Optimization of Carbon in Cathodes Made of Na2MnSiO4 to Enhance the Discharge Capacity of Sodium Ion Rechargeable Battery

Abstract

In this research we have synthesized Na2MnSiO4 by solid state reaction of Na2CO3, MnCO3 and SiO2 and fabricated a sodium ion rechargeable cell using this material in the cathode. The elemental analysis of the synthesized material was done using Energy Dispersive X-ray (EDX) spectroscopy. Since the material itself is an insulator, we have to optimize the carbon percentage in the cathode to obtain the best result in this investigation. Electrodes were prepared by using the active materials to which activated carbon was added varying the percentage from 5% to 20%, and 15% of Polyvinylidene Fluoride (PVDF) was added as the binder.

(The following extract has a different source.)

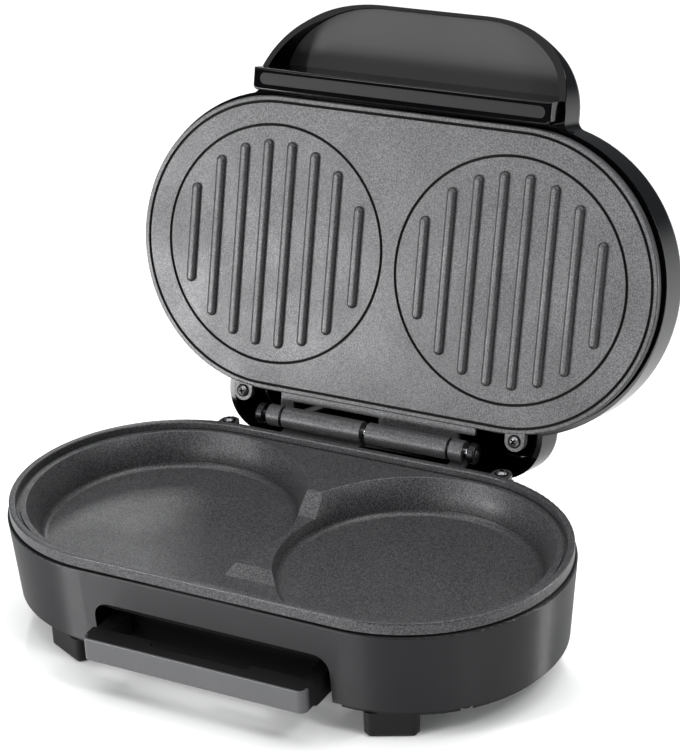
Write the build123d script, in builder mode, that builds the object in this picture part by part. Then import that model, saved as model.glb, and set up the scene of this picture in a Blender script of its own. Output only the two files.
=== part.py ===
"""Twin-cup breakfast sandwich maker, standing open.

Frame: millimetres, +X to the right, +Y to the back, +Z up, the table at Z = 0 and the
origin under the middle of the whole open appliance. The base is drawn on the plane `deck`, the
flat of the lower plate's rim. The lid is drawn on the plane `lid`, which carries the hinge
axis: its X runs along the hinge, its Y from the hinge to the handle and its normal points out
of the cooking face.
"""
import os
from math import atan, cos, degrees, radians, sin, sqrt

from build123d import *

# ---------------------------------------------------------------- driving dimensions
rim_height = 60.0          # lower rim above the table
lid_open = 104.4           # lid angle at rest, from flat

plate_half = 63.5          # both plates: half the straight run of the outline
plate_r = 72.3             # both plates: end radius of the outline
plate_wall = 3.0           # casting thickness
cup_side = 1.2             # cup and ring centres, in from the centres of the plates' ends
fit_gap = 0.3              # between a moulding and what it carries
square_on = 0.99           # cosine past which a face or an edge counts as square to a plane
seat_gap = 0.1             # between pieces that are screwed together

# lower plate
rim_width = 3.2
rim_fall = 4.0             # rim crest to the bottom of the drip groove
rim_soft = 0.7
groove_width = 1.9
land_drop = 3.0            # rim crest to the land round the cups
skirt_drop = 5.2           # rim crest to the underside of the rim
cup_inset = 6.8            # plate's edge to a cup's mouth
cup_flare = 4.5            # a cup's mouth to its waist
cup_foot_in = 1.0          # its waist to its floor
waist_drop = 12.2          # also the top of the divider between the cups
cup_depth = 19.5
cup_corner = 3.0
front_land_drop = 17.5
mouth_soft = 0.6           # soft edge round the cups' mouths and over the divider
ramp_foot = 20.0           # back end of the divider's level top
ramp_head = 29.5
nose_top = 30.0            # front end of the divider
nose_foot = 34.0
body_draft = 6.0

# hinge
hinge_reach = 9.55         # axis behind the lower plate's edge
hinge_rise = 3.13          # axis above the rim
pin_d = 4.0
pin_play = 0.1
barrel_r = 5.2
barrel_in = 1.5
barrel_out = 44.0
lug_in = 45.5
lug_out = 52.3
clip_in = 54.8
clip_thick = 3.6
web_thick = 2.9
web_half = 2.5             # half the neck between a barrel and its web
flange_low = 6.6           # lower edge of the lid plate's flange, above the axis
flange_step = 0.8          # flange behind the lid plate's face

# base housing
lip_drop = 6.4
lip_over = 0.6             # housing lip beyond the plate's rim
lip_soft = 0.8
ledge_bite = 1.9           # ledge under the plate's collar
ledge_thick = 2.6
housing_side = 0.7         # end centres of the housing, beyond the plate's
housing_depth = 38.3
housing_taper = 3.2
housing_wall = 2.5
hinge_deck_side = 16.5     # block under the hinge, beyond the plate's end centres
hinge_deck_over = 2.15     # and behind the axis
hinge_deck_round = 9.0
recess_half = 59.0
recess_round = 8.0
recess_inset = 14.3        # plate's edge to the back wall of the finger recess
hood_room = 2.0            # under the plate, over the recess's ceiling
hood_drop = 5.4            # slope of that ceiling
hood_deep = 5.3

# bottom cover and feet
cover_rise = 3.0
cover_drop = 3.0
cover_floor = 2.2
vent_count = 9
vent_pitch = 7.0
vent_y = 24.0
vent_long = 26.0
vent_wide = 2.6
foot_long = 24.0
foot_wide = 15.0
foot_round = 3.2
foot_turn = 25.0
foot_side = 16.9           # feet, beyond the plate's end centres
foot_inset = 16.0          # and in from its long edges
foot_soft = 0.8
pad_thick = 1.2
pad_inset = 1.4

# grip bar
bar_half = 55.5
bar_reach = 15.7           # its front, beyond the plate's edge
bar_rise = 3.5             # above the housing's lower edge
bar_height = 10.7
bar_depth = 10.4
bar_round = 3.5
trim_thick = 1.4
notch_half = 22.0
notch_depth = 4.0
notch_flank = 76.0         # slope of the notch's ends
arm_width = 7.0
arm_rise = 1.5             # arms above that edge, and below the bar's top
arm_round = 8.0
trim_wrap = 4.6
trim_soft = 0.5
bar_wall = 2.2

# lid plate
field_drop = 9.0           # its flat, beyond the hinge axis
lid_plate_thick = 3.4
ring_inset = 13.9          # plate's edge to the ring groove
ring_width = 1.3
ring_depth = 1.3
edge_groove_inset = 2.9
rib_count = 8
rib_width = 4.8
rib_height = 2.3
rib_soft = 1.9
rib_clear = 7.05           # ring groove to the ends of the ribs
lid_screw_up = 7.2
lid_lug_drop = 8.2
lid_boss_r = 3.3

# lid housing
lid_side = 0.5             # end centres of the lid, beyond the plate's
lid_over = 1.7             # lid's edge beyond the plate's
lid_lip = 15.0             # its lip, beyond the hinge axis
lid_back = 41.0
lid_wall = 2.6
lid_dome = 8.0
tail_side = 21.0           # lid's tail, beyond the plate's end centres
tail_shoulder = 8.0
tail_knee_in = 4.5
tail_knee = 5.5
tail_tip_in = 18.5
tail_reach = 13.5
stop_x = 60.0
stop_wide = 5.0
stop_deep = 4.6

# lid handle
handle_side = 16.0         # its sides, beyond the lid's end centres
handle_straight = 3.85     # straight part of its sides, above the ledge's foot
handle_rise = 42.0         # its top, above the straight part
handle_side_r = 36.0       # rounding of its sides, and how far it turns
handle_turn = 50.0
handle_rim = 16.0          # front edge at the ledge, beyond the hinge axis
handle_tip = 38.0          # front edge at the top
handle_root = 4.0          # round where the handle meets the lid
handle_wall = 3.2
handle_soft = 0.7
lean_least = 0.5           # cosine past which its leaning front counts as facing forward
handle_floor = 37.0
panel_thick = 1.4
ledge_in = 2.5             # ends of the ledge, in from the handle's sides
ledge_tall = 10.85
ledge_face = 4.5
ledge_round = 2.5
ledge_soft = 1.0
ledge_wall = 2.4
skirt_thick = 3.0
band_in = 3.0              # ends of the band, in from the ledge's
band_up = 2.85
band_tall = 5.8
band_sink = 0.6
band_thick = 1.4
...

The rechargeable battery was fabricated in an argon filled glove box using the cathode made of active material coated on an Al foil, and metallic sodium was used as the anode. The electrolyte was 1M NaClO4 in propylene carbonate. The fabricated cell was galvanostatically charged and discharged to find out the specific charge capacity of the cell. According to the results, the highest specific discharge capacity of 8.16 mAh/g was attributed to the carbon percentage of 15%. Further investigations are being conducted to bring up the charge capacity of the cell to a practically viable limit.